PROBLEM DETAILS: Copy exactly the lines of the material below that run from the one containing "wing_holes = make_wing_holes()" through the one containing "cad_parts[node].hide_render = cad_parts[node].hide_viewport". Copy no other lines.
—————
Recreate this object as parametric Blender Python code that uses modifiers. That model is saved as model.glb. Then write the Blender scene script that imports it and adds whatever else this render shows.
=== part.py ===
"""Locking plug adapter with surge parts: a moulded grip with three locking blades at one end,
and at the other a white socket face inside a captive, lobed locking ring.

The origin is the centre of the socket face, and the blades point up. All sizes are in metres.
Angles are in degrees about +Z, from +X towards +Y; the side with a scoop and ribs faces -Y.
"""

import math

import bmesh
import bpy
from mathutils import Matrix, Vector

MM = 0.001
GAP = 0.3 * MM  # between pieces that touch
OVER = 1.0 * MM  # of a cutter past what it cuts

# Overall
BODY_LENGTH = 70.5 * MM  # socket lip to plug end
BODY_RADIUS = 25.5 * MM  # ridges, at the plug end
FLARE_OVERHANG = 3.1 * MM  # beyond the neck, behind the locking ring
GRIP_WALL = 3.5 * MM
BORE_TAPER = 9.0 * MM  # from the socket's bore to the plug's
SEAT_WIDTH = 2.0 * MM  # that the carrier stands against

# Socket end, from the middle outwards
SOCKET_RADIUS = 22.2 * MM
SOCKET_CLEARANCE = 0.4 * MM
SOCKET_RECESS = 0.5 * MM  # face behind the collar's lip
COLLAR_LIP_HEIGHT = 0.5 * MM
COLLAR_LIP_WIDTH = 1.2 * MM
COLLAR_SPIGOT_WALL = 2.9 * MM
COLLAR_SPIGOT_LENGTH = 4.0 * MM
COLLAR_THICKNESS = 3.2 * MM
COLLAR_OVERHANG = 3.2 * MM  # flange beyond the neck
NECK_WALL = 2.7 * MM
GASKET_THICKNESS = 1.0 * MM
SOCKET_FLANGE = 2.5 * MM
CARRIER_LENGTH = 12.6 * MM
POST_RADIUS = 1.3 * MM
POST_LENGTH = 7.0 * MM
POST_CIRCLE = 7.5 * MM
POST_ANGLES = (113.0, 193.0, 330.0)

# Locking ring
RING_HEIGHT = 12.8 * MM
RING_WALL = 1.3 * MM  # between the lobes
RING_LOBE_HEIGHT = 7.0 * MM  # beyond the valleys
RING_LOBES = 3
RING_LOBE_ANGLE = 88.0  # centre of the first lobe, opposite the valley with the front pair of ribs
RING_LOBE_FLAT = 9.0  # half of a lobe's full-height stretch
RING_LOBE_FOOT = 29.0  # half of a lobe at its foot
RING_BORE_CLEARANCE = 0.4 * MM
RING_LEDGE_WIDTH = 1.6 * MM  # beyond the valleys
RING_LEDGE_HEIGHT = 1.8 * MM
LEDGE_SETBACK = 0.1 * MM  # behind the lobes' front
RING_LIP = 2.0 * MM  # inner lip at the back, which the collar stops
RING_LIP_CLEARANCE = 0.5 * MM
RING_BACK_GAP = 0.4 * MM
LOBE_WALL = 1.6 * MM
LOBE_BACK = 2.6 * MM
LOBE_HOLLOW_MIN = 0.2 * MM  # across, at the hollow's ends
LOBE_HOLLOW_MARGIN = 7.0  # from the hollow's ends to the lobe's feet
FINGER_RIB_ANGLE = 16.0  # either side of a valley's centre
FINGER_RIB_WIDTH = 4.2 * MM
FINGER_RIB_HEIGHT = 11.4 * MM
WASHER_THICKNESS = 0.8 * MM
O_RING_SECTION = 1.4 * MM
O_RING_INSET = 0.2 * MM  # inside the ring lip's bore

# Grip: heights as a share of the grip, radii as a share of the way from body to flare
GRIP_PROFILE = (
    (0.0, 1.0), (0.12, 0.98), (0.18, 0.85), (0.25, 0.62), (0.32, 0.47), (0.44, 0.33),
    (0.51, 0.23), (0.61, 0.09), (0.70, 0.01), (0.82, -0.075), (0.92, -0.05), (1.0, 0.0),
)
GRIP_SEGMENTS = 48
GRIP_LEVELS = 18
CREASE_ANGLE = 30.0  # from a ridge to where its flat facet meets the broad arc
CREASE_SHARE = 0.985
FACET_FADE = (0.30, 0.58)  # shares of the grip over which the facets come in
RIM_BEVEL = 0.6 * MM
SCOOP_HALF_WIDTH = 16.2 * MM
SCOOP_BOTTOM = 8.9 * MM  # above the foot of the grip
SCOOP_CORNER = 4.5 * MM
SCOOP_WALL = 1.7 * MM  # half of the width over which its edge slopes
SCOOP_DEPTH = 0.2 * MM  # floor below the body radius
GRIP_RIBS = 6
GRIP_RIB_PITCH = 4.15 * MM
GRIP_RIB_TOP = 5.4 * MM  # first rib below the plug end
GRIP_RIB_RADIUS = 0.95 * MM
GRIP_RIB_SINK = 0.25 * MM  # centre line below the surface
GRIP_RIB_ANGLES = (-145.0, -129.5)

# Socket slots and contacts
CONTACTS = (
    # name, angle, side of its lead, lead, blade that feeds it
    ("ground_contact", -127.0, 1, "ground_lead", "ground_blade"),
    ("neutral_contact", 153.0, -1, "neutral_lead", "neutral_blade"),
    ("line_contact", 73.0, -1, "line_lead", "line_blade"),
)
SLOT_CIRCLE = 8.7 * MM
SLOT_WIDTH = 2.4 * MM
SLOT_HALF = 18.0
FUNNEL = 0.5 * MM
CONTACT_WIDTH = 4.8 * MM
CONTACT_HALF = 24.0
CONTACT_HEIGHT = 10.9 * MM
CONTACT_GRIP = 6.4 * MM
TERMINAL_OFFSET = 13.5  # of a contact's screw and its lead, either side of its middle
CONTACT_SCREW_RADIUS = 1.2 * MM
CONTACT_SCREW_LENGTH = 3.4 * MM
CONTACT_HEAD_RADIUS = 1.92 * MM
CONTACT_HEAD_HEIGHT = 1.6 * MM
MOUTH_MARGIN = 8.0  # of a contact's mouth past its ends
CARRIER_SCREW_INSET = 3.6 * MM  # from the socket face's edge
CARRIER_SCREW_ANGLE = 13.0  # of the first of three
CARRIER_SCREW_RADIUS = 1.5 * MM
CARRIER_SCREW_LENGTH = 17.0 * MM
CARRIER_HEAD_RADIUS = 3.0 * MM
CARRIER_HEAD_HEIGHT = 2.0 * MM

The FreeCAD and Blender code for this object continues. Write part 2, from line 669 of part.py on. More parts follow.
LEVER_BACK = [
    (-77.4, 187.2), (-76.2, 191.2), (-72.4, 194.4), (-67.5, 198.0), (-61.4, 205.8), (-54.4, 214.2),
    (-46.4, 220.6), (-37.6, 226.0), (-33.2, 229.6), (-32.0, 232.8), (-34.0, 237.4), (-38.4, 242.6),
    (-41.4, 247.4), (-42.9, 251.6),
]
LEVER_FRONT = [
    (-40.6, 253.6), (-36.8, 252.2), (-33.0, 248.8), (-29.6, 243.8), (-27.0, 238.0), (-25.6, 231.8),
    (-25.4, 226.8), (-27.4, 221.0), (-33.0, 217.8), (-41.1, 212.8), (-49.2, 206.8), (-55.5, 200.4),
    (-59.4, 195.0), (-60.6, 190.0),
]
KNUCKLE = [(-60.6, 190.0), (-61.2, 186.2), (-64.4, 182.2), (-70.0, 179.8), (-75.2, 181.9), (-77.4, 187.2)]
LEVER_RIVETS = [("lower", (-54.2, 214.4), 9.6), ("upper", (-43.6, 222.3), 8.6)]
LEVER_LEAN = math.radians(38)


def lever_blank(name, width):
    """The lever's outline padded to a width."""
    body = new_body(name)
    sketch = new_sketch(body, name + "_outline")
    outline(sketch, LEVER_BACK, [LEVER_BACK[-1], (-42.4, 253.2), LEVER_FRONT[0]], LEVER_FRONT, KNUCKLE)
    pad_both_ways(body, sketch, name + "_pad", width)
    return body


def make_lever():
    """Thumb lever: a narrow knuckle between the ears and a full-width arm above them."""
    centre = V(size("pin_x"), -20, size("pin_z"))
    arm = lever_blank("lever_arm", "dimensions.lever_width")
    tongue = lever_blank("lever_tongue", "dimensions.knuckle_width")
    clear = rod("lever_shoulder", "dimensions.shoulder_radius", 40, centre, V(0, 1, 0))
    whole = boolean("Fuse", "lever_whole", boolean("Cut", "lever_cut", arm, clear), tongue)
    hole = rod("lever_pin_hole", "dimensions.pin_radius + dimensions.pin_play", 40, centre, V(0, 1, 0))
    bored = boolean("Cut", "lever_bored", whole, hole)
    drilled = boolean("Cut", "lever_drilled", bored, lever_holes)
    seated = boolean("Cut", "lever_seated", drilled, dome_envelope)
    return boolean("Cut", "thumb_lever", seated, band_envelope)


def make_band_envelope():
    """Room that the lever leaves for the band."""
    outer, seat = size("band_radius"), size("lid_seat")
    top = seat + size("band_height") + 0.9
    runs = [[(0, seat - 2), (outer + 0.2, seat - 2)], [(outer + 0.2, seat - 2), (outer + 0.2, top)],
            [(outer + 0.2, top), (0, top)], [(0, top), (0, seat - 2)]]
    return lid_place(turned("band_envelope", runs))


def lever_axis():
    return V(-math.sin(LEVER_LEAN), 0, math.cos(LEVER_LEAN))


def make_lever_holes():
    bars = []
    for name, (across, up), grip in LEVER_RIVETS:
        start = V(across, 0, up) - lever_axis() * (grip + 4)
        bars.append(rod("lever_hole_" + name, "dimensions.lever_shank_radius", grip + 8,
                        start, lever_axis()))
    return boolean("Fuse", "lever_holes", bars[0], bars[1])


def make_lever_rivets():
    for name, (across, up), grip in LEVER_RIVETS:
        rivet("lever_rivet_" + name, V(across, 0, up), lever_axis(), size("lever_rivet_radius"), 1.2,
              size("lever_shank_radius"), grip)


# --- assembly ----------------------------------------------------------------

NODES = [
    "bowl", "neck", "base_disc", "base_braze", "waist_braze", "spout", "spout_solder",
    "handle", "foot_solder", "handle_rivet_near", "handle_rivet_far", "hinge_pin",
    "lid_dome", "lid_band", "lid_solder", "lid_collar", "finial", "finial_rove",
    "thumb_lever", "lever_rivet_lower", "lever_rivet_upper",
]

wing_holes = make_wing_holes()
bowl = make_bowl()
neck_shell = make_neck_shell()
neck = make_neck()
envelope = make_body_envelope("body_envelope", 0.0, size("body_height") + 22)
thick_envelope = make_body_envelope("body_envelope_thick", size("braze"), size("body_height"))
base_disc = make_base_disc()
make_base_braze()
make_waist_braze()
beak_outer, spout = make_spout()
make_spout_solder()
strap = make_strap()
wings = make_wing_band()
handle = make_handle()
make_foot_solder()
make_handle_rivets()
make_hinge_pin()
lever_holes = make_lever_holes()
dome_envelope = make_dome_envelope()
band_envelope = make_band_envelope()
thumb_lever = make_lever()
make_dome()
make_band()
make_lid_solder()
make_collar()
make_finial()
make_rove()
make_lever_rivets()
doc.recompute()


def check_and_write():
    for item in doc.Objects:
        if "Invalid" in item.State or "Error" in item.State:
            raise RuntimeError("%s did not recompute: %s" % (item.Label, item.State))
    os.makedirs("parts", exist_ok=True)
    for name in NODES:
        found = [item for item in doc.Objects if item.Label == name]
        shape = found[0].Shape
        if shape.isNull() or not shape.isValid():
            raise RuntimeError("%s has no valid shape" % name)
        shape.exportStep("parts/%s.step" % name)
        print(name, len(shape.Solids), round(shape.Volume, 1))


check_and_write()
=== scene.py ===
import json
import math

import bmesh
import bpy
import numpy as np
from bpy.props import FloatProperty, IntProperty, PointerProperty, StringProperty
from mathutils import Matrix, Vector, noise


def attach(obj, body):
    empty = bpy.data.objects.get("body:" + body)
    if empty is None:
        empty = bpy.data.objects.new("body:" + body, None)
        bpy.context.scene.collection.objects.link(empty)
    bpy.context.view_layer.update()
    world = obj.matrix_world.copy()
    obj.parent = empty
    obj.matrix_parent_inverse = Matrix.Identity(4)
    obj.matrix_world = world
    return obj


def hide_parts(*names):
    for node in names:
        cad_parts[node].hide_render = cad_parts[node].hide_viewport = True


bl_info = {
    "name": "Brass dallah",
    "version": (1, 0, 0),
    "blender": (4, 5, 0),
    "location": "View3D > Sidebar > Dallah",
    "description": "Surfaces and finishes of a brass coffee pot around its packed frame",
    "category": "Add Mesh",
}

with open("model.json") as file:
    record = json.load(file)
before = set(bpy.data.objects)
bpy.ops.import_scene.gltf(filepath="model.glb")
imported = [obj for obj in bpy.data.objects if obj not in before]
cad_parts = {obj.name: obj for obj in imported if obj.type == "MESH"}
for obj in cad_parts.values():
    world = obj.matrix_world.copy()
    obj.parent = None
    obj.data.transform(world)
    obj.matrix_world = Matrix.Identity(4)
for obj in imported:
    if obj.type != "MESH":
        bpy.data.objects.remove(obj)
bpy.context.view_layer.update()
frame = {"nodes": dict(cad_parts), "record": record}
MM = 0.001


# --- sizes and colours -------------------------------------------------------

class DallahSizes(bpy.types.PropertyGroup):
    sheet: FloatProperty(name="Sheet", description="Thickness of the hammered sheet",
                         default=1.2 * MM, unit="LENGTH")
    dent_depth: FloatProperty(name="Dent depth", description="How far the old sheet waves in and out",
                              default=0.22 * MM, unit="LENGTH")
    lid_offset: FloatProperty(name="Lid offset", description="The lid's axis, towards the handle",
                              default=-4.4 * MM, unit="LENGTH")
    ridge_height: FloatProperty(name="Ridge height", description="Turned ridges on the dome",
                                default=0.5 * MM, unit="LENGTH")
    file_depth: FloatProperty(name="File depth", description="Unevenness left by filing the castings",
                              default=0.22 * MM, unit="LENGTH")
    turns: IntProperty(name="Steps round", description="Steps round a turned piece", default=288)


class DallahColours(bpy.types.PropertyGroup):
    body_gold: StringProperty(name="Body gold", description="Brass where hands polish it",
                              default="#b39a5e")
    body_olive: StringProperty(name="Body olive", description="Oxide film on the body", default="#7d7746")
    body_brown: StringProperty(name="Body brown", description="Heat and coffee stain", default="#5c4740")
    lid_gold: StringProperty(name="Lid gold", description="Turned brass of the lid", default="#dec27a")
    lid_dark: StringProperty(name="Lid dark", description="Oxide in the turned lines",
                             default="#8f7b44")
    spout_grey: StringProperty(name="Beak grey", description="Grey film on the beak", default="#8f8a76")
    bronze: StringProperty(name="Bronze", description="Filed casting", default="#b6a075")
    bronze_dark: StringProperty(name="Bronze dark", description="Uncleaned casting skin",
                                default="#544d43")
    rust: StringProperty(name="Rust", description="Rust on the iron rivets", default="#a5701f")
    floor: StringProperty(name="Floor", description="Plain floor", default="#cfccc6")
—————
WRITTEN RESPONSE:
wing_holes = make_wing_holes()
bowl = make_bowl()
neck_shell = make_neck_shell()
neck = make_neck()
envelope = make_body_envelope("body_envelope", 0.0, size("body_height") + 22)
thick_envelope = make_body_envelope("body_envelope_thick", size("braze"), size("body_height"))
base_disc = make_base_disc()
make_base_braze()
make_waist_braze()
beak_outer, spout = make_spout()
make_spout_solder()
strap = make_strap()
wings = make_wing_band()
handle = make_handle()
make_foot_solder()
make_handle_rivets()
make_hinge_pin()
lever_holes = make_lever_holes()
dome_envelope = make_dome_envelope()
band_envelope = make_band_envelope()
thumb_lever = make_lever()
make_dome()
make_band()
make_lid_solder()
make_collar()
make_finial()
make_rove()
make_lever_rivets()
doc.recompute()


def check_and_write():
    for item in doc.Objects:
        if "Invalid" in item.State or "Error" in item.State:
            raise RuntimeError("%s did not recompute: %s" % (item.Label, item.State))
    os.makedirs("parts", exist_ok=True)
    for name in NODES:
        found = [item for item in doc.Objects if item.Label == name]
        shape = found[0].Shape
        if shape.isNull() or not shape.isValid():
            raise RuntimeError("%s has no valid shape" % name)
        shape.exportStep("parts/%s.step" % name)
        print(name, len(shape.Solids), round(shape.Volume, 1))


check_and_write()
=== scene.py ===
import json
import math

import bmesh
import bpy
import numpy as np
from bpy.props import FloatProperty, IntProperty, PointerProperty, StringProperty
from mathutils import Matrix, Vector, noise


def attach(obj, body):
    empty = bpy.data.objects.get("body:" + body)
    if empty is None:
        empty = bpy.data.objects.new("body:" + body, None)
        bpy.context.scene.collection.objects.link(empty)
    bpy.context.view_layer.update()
    world = obj.matrix_world.copy()
    obj.parent = empty
    obj.matrix_parent_inverse = Matrix.Identity(4)
    obj.matrix_world = world
    return obj


def hide_parts(*names):
    for node in names:
        cad_parts[node].hide_render = cad_parts[node].hide_viewport = True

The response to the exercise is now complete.